Triangolo maledetto di Sesto: è fuggi fuggi di multinazionali

Riorganizzazioni massicce per Abb, Alstom transport e General electric di PATRIZIA LONGO

Operai che protestano contro il piano  di esuberi nel Triangolo maledetto di Sesto

Operai che protestano contro il piano di esuberi nel Triangolo maledetto di Sesto

Lo hanno ribattezzato il Triangolo maledetto: una dirimpetto all’altra, le multinazionali Abb, Alstom transport e General electric condividono alle porte di Milano non solo gli spazi, l’area ex Marelli, ma anche una fase di riorganizzazione aziendale. Che significa, in una parola: licenziamenti. Entro pochi mesi, un anno al massimo, uno ancora dei maggiori poli produttivi della Lombardia potrebbe essere ridimensionato, con il dimezzamento degli attuali 1800 posti di lavoro. Una crisi che, da Sesto San Giovanni, è destinata a toccare anche altre importanti realtà regionali, nel Legnanese e a Lodi. E le acquisizioni da parte di aziende estere stanno pesando anche su Comasco e Bergamasca nel settore del cemento. 

Sesto San Giovanni, 25 maggio 2016 - Varca i confini cittadini il piano Abb. Nel quartier generale italiano della multinazionale, dove lavorano un migliaio di impiegati, tecnici e dirigenti, hanno già fatto le valigie un centinaio di dipendenti. Il settore information tecnology, con 13 occupati, sarà azzerato: le attività traslocano in India. Una cinquantina di addetti del settore epc&gas è in cassa integrazione. Ma il peggio deve ancora venire: Abb ha annunciato altri 351 esuberi. La metà riguarda i colletti bianchi, 173 persone in maggioranza sestesi. Le attività standard saranno spostate in centri mondiali, collocati in paesi a più basso costo del lavoro. A sorpresa, altri 150 esuberi sono stati preventivati a Vittuone: statori e motori saranno prodotti in Estonia, India, Cina, Svezia e Finlandia. Lodi se la cava con 28 esuberi, ma da subito. Se Abb punta a tagliare il 35 per cento dei costi, a Sesto complessivamente si arriverebbe ad oltre trecento posti, General electric pensa addirittura di chiudere.

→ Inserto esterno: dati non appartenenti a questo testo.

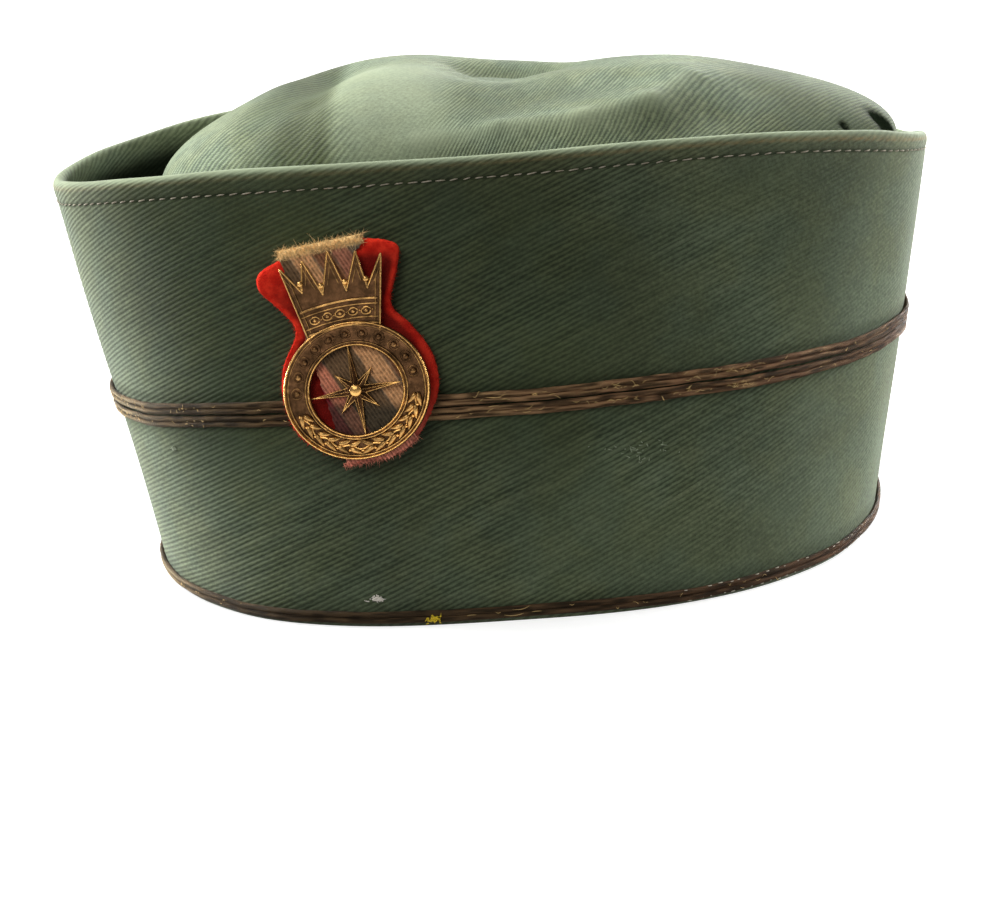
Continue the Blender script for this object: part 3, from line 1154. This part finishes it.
ribbon_off = ribbon_off + RIBBON_RIB.height * np.cos(2 * np.pi * rib_turns) + sag - band_curve(ribbon_across)
face = np.stack([ribbon_across, ribbon_along, ribbon_off], -1)
face_out = unit(np.cross(np.gradient(face, axis=1), np.gradient(face, axis=0)))
sheet = np.concatenate([face, (face - face_out * RIBBON.thickness * 0.8)[::-1]])
ribbon_points = on_badge(*np.moveaxis(sheet.reshape(-1, 3), -1, 0))
ribbon_faces = grid_faces(len(sheet), RIBBON_COLUMNS, True, False)[0]


def side_faces(rows, columns):
    """The faces that close the left side of a sheet, whose rows run up its front and down its back, and
    those that close its right side."""
    row = np.arange(rows // 2 - 1)
    left = np.stack([row, row + 1, rows - 2 - row, rows - 1 - row], -1) * columns
    return left, left[:, ::-1] + columns - 1


def fluff(starts, ways, lengths, curl, seed):
    """Curly fibres: from each start along its way, bent by a random curl that grows along the fibre."""
    random = np.random.default_rng(seed)
    share = np.linspace(0, 1, 6)
    bend = random.normal(0, curl, (len(starts), 1, 3)) * (share**2)[None, :, None]
    line = starts[:, None] + (ways[:, None] * share[None, :, None] + bend) * lengths[:, None, None]
    return tubes(on_badge(*np.moveaxis(line, -1, 0)), FLUFF_RADIUS * (1.1 - share), 3)


random = np.random.default_rng(34)
count = TOP_FLUFF.count
top_across = random.uniform(TOP_FLUFF.left, TOP_FLUFF.right, count)
top_along = RIBBON.top - 1.3 + random.uniform(-1.1, 1.3, count)
top_start = np.stack([top_across, top_along, random.uniform(2.0, 4.7, count) - band_curve(top_across)], -1)
top_way = [random.normal(0, 0.9, count), random.normal(0.25, 0.6, count), random.normal(0.5, 0.5, count)]
top_way = unit(np.stack(top_way, -1))
top_points, top_faces = fluff(top_start, top_way, random.uniform(0.5, 1.5, count), 0.5, TOP_FLUFF.seed)
count = END_FLUFF.count
end_across = random.uniform(END_FLUFF.left, END_FLUFF.right, count)
end_along = RIBBON_BOTTOM.along + ribbon_cut(end_across) + random.uniform(0, 0.8, count)
end_off = ribbon_face - 0.3 - band_curve(end_across) + random.uniform(-0.3, 0.3, count)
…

La multinazionale statunitense, dopo aver rilevato da Alstom tutto il settore power, è passata alla razionalizzazione delle sedi europee: 6500 esuberi dichiarati su 35mila addetti, 236 per lo stabilimento di Sesto San Giovanni dove però l’intenzione è di azzerare la produzione, che oggi impiega ancora 400 tra operai, tecnici e impiegati. Se ne discuterà ancora al Mise, la prossima settimana. Intanto l’azienda, nonostante le richieste del governo di astenersi da iniziative unilaterali, ha aperto la procedura di mobilità per 179 lavoratori. Le tute blu sono in sciopero permanente, a turni di mezz’ora, per impedire ai camion di portare via macchinari destinati ad altre sedi. Se non comparirà un acquirente, ipotizzato da settimane, l’orizzonte sarà sempre più nero.

Trattengono il fiato i 330 lavoratori di Alstom transport: oggi è prevista l’apertura delle buste nella gara d’appalto dei treni regionali, che potrebbe portare una boccata d’ossigeno. L’intenzione dell’azienda è di chiudere la produzione e trasformare lo stabilimento di Sesto in un polo di service per Centro e Nord Italia. Sparirebbe la fabbrica Ferroviaria, erede della Elettromeccanica Parizzi, poi Fiat, con il suo patrimonio industriale: in quel «Centro di eccellenza mondiale per i sistemi di trazione di treni, tram e metropolitane», come era stato definito da Alstom, è stato ideato il tilting, il sistema di oscillazione che consente al Pendolino di viaggiare ad alta velocità anche sui binari di vecchia generazione. «Dalle multinazionali si passa poi a tutto l’indotto: la situazione è decisamente grave – sottolinea Mirco Rota, segretario regionale Fiom –. È ora che la Regione intervenga».